The newest film from director Edgar Wright, Baby Driver, mixes the filmmakers love for the classic car chase genre with a killer soundtrack. To explain, the plot follows Baby, a getaway driver who suffers from tinnitus. While Baby uses his own personal soundtrack to combat the condition, it also makes him the best driver in the business. Our positive review states: “Wright doesn’t simply apply technical precision and innovation to genre-smart storytelling — he also makes what must be exhausting work look like so much fun.”

To celebrate the release of one of the year’s most highly-anticipated films, we decided to take a look back at the films featuring the best car chases in the history of cinema. Enjoy, and please include your own favorites in the comments.

Against All Odds (Taylor Hackford)

against-all-odds

One of the elements that makes the car chase in the opening act of Taylor Hackford’s Against All Odds so surprising is its seeming lack of relation to the plot. It’s merely used to establish the competitive relationship between its two leads, a former pro-football player (Jeff Bridges) and an arrogant nightclub owner (James Woods). They’re headed to the nightclub to discuss a proposition, which eventually drags Bridges’ character into a film noir nightmare. But first, they find themselves racing to the club, driving like lunatics down Sunset Boulevard. Cutting off cars honking trucks as they laugh and trade insults, they sound like two stupid kids racing their parents’ cars, until Woods falls behind. Determined to win the race by any means, he wheels the car into oncoming traffic. At which point, the car chase becomes a sweaty-palmed classic.

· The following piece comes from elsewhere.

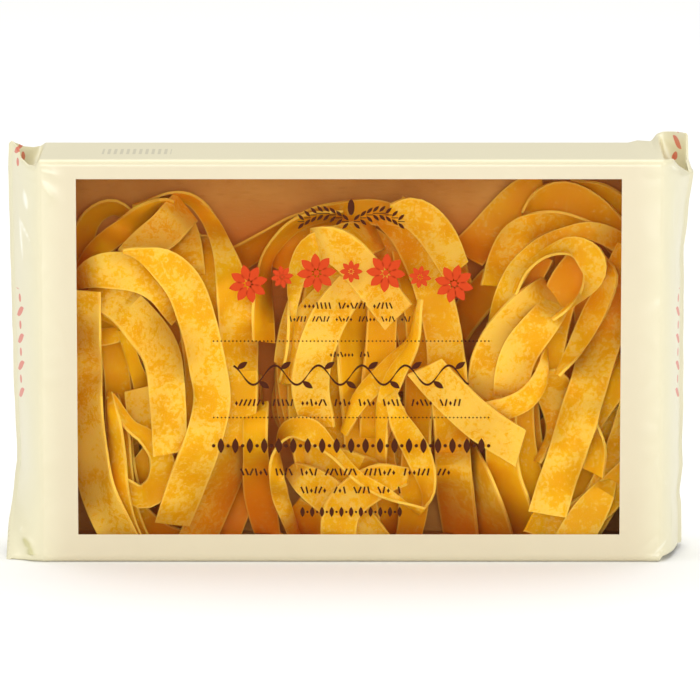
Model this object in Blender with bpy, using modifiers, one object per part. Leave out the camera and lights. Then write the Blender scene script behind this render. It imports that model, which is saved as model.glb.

The Blues Brothers (John Landis)

the-blues-brothers

Glorious chaos and joyful destruction sums up John Landis’s car chase classic, The Blues Brothers, an upside-down celebration of smashing automobiles and ‘70s soul music. Not unlike Baby Driver, the soundtrack is a lead character in itself, which elevates each chase far beyond the realm of mere comedy. Gleefully tossing out the usual life or death stakes associated with car chases, Jake (John Belushi) and Elwood (Dan Aykroyd) never feel as if they’re in danger, allowing each vehicular bust-up to remain in dizzying good fun. The smashing of cars becomes a dance, each smash-up building the comedic frenzy to a transcendental mania. The destruction of a shopping mall, the film’s most iconic chase, becomes a joyous musical number as Landis revels in the automotive anarchy of his own making.

Bullitt (Peter Yates)

bullitt

The exhilarating car chase through the streets of San Francisco, which comes at the halfway point of Peter Yates’s Bullitt, is like a band that influenced a thousand others, playing notes that would eventually become endlessly imitated. Exploiting the streets of San Francisco for all their steep and treacherous pathways, Steve McQueen’s icy-cool detective Frank Bullitt wheels down a pair of shotgun wielding killers, blasting out his windshield as they careen down the highway. In hindsight, the sequence might lack the flashy fireworks found in other entries on this list, but this is the chase that spawned a thousand others. Finding the perfect combination of sequence and setting, Yates executed a coldly precise action scene, the brutal climax of which underlines the frigid detachment of its titular detective.

Dirty Mary Crazy Larry (John Hough)

dirty-mary-crazy-larry

After robbing a supermarket, Larry (Peter Fonda) and Deke (Adam Roarke), two wannabe race car drivers, find themselves on the verge of their getaway when Mary Coombs (Susan George) demands to come along for the ride. Larry and Mary slept together the previous night, a one-night-stand which morphs into an extended first (and last) date: Larry and Mary get to know each other, while they’re pursued by police cars and helicopters at every turn. While the chase sequences only last a few minutes, each one is lively and builds on the momentum of the previous. Dirty Mary Crazy Larry never hints at the bleakness at the heart of the film, racing headlong into a jarring climax without of a hint of the insurmountable obstacles in store for its heroes.

Death Proof (Quentin Tarantino)

Grind House (Death Proof)

Death Proof’s climatic car chase is actually two for the price of one. After the girls (Tracie Thoms, Rosario Dawson and Zoë Bell) hit the road, Stuntman Mike (Kurt Russell) attempts to run their borrowed (in more ways than one) Dodge Challenger off the road with Zoë still riding the hood. Soon Stuntman Mike finds himself the hunted as the girls execute a vicious reversal on this twisted psychopath. Channeling the car chase classic Vanishing Point (also on this list) with the choice of vehicle, writer-director Quentin Tarantino miraculously pulls off one of the finest entries in the genre in his rookie attempt, while simultaneously paying homage to a muscle-car classic. Refreshingly, Tarantino mines this material for emotional resonance, not merely action-horror film posturing, making us fall in love with his characters before introducing them to Mike’s death proof Dodge Charger.